Warisan Nusantara Islam. Sebuah kearifan aseli yang harus dijaga dan diperkenalkan kembali bahwa kemerdekaan diraih dari tinta ulama dan darah syuhada.
Kitab Taqrib, berisi tentang strategi perang dan pesan-pesan jihad. Berusia sekitar tiga abad. Hadiah dari Kiyai Syafi'i, guru spiritual Pangeran Diponegoro di masa-masa genting Perang Jawa. Terdapat catatan pinggir pada teksnya, mengindikasikan pernah ada yang mencoba mensyarahnya. Kitab ini saya foto di museum kamar Karesidenan Kedu Magelang.
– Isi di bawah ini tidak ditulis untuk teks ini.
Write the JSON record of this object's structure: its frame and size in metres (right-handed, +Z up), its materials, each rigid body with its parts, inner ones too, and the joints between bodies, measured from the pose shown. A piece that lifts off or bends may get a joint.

Kata pengelola museum, kitab ini sudah pernah coba diterjemahkan oleh Goethe Institute atas dorongan dari Peter Carey, Indonesianis yang paling lama meneliti Pangeran Diponegoro selama 30 tahun. Entah dimana sekarang terjemahannya. Sebab di kitab Ramalan Peter Carey juga tidak dicantumkan.